## WHAT YOU WILL DO
Each record must be reproduced exactly as it is shown.

## ENTRIES PROVIDED
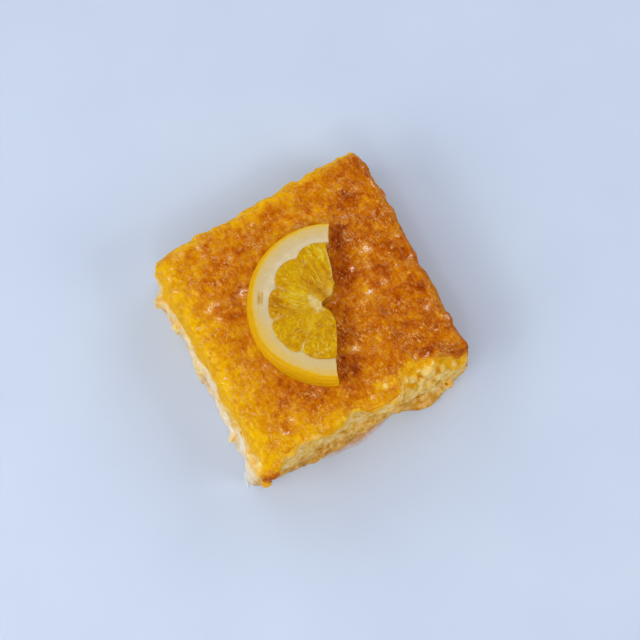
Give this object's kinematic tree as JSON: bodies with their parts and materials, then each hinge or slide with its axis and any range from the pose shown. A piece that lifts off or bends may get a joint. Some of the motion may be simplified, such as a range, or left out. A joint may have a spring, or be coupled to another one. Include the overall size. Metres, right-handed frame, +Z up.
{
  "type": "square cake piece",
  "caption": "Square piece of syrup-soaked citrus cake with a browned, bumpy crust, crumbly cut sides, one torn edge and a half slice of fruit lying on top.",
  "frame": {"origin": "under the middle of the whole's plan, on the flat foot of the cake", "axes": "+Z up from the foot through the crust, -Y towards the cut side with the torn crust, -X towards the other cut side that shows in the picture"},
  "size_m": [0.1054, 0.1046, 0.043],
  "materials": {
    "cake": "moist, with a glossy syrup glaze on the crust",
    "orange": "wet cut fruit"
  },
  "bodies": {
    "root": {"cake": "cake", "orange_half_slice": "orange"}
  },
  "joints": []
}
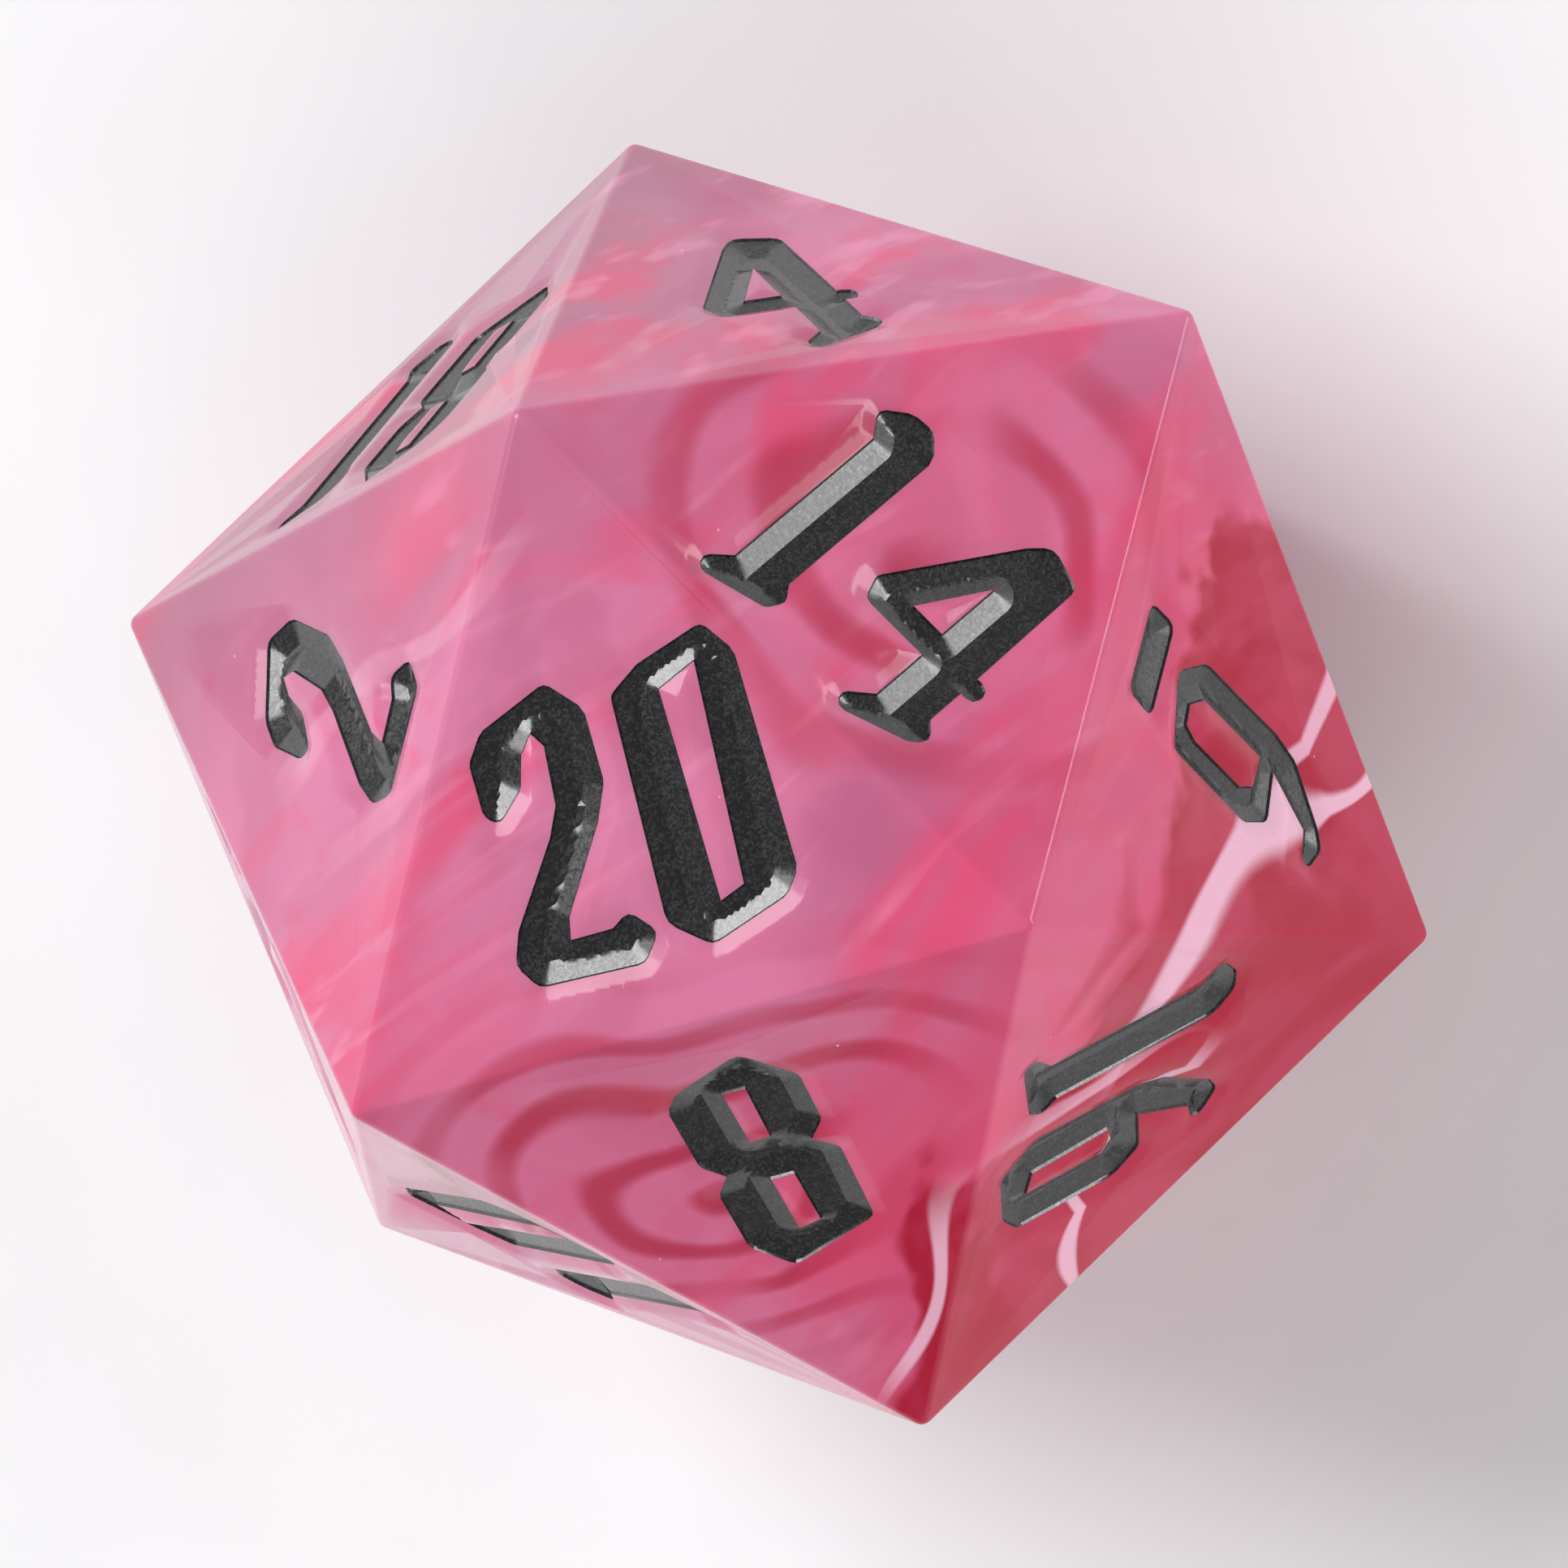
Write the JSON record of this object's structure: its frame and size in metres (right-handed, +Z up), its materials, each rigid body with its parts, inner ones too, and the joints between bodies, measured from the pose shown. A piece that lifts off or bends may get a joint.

## EXPECTED ANSWER
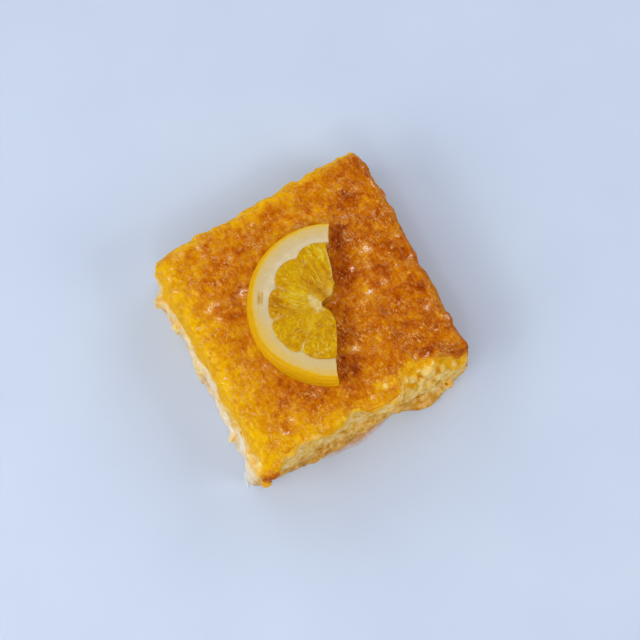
Give this object's kinematic tree as JSON: bodies with their parts and materials, then each hinge or slide with its axis and any range from the pose shown. A piece that lifts off or bends may get a joint. Some of the motion may be simplified, such as a range, or left out. A joint may have a spring, or be coupled to another one. Include the overall size. Metres, right-handed frame, +Z up.
{
  "type": "square cake piece",
  "caption": "Square piece of syrup-soaked citrus cake with a browned, bumpy crust, crumbly cut sides, one torn edge and a half slice of fruit lying on top.",
  "frame": {"origin": "under the middle of the whole's plan, on the flat foot of the cake", "axes": "+Z up from the foot through the crust, -Y towards the cut side with the torn crust, -X towards the other cut side that shows in the picture"},
  "size_m": [0.1054, 0.1046, 0.043],
  "materials": {
    "cake": "moist, with a glossy syrup glaze on the crust",
    "orange": "wet cut fruit"
  },
  "bodies": {
    "root": {"cake": "cake", "orange_half_slice": "orange"}
  },
  "joints": []
}
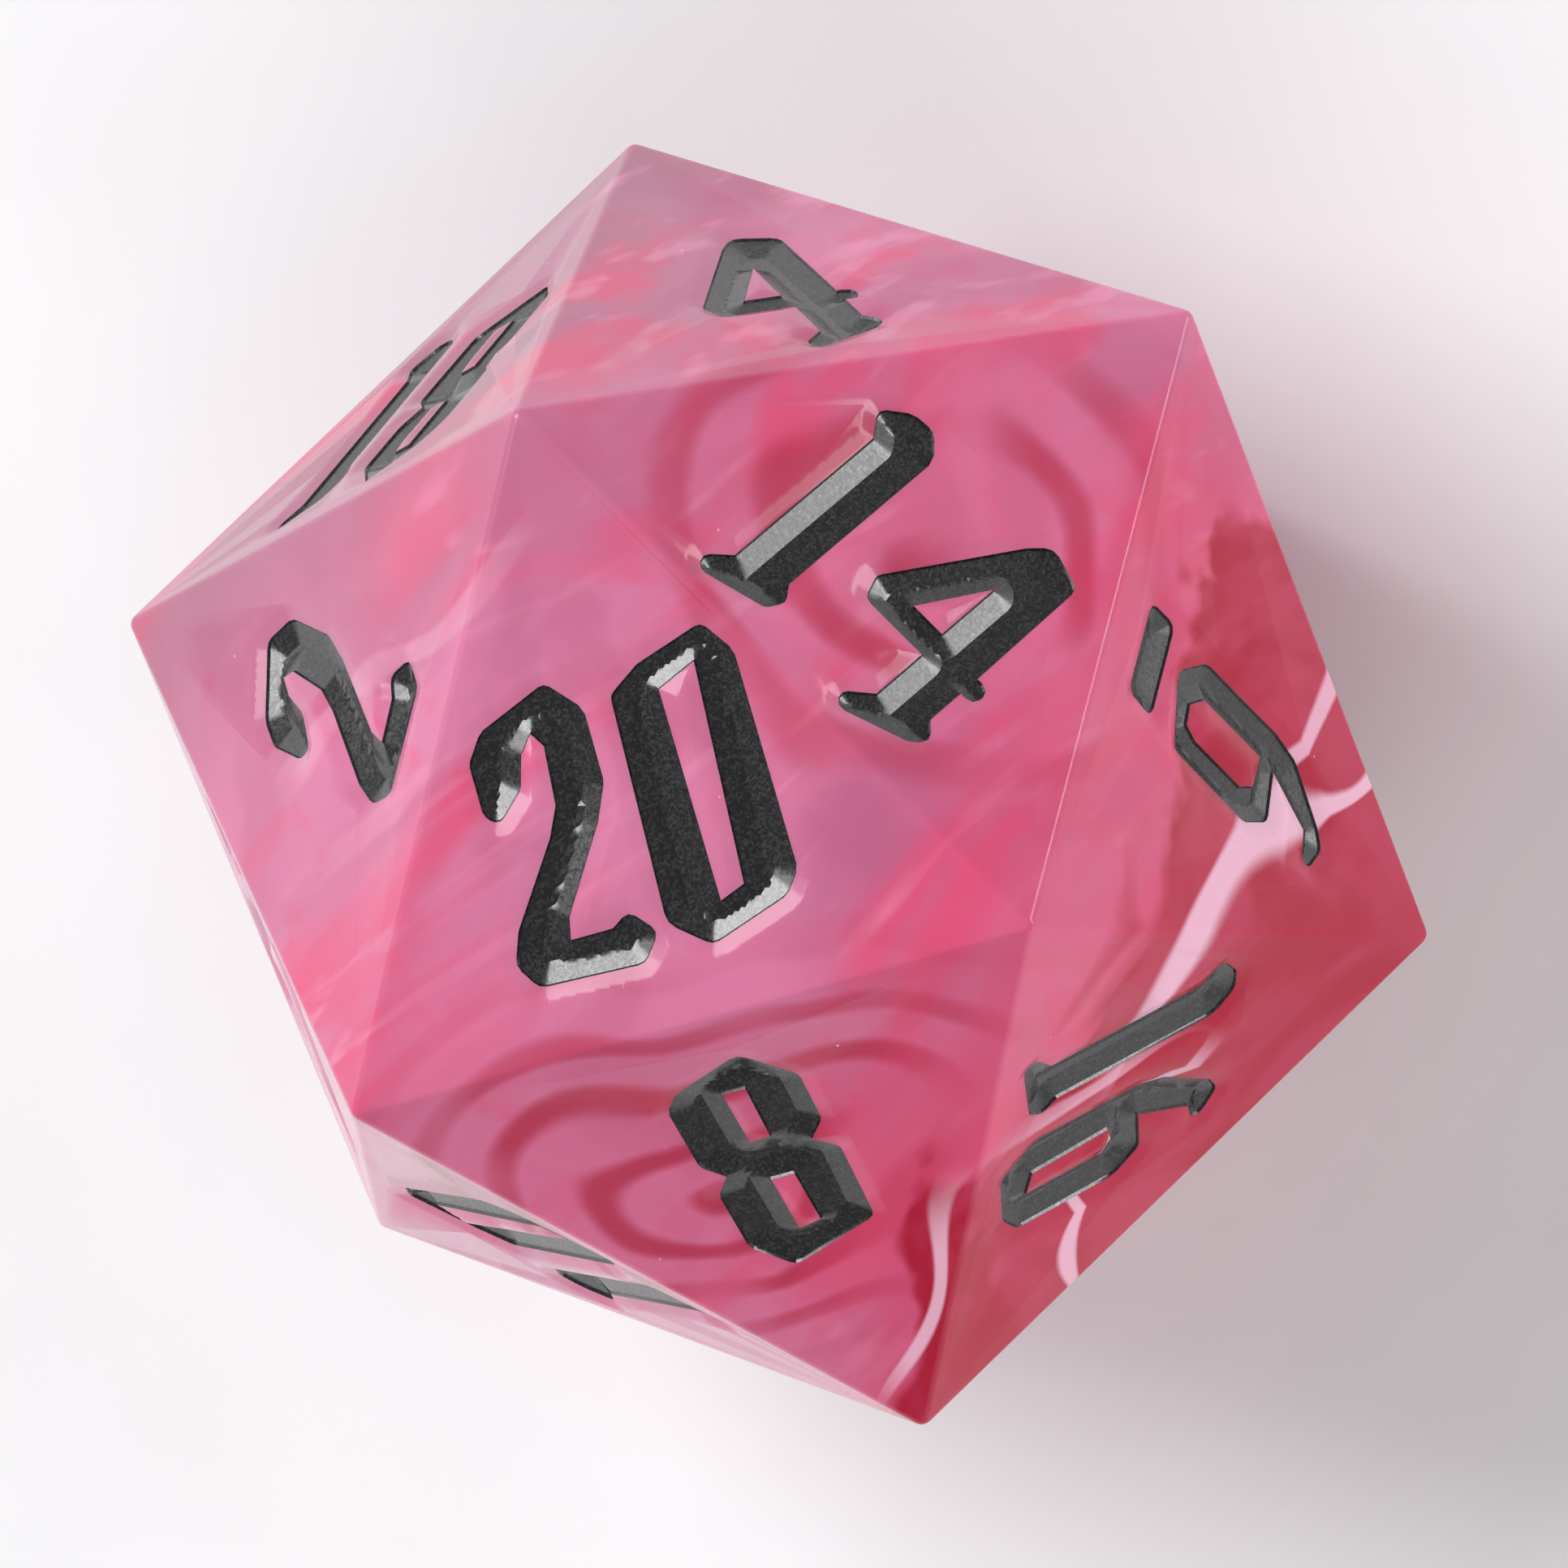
Write the JSON record of this object's structure: its frame and size in metres (right-handed, +Z up), its materials, each rigid body with its parts, inner ones too, and the joints between bodies, measured from the pose shown. A piece that lifts off or bends may get a joint.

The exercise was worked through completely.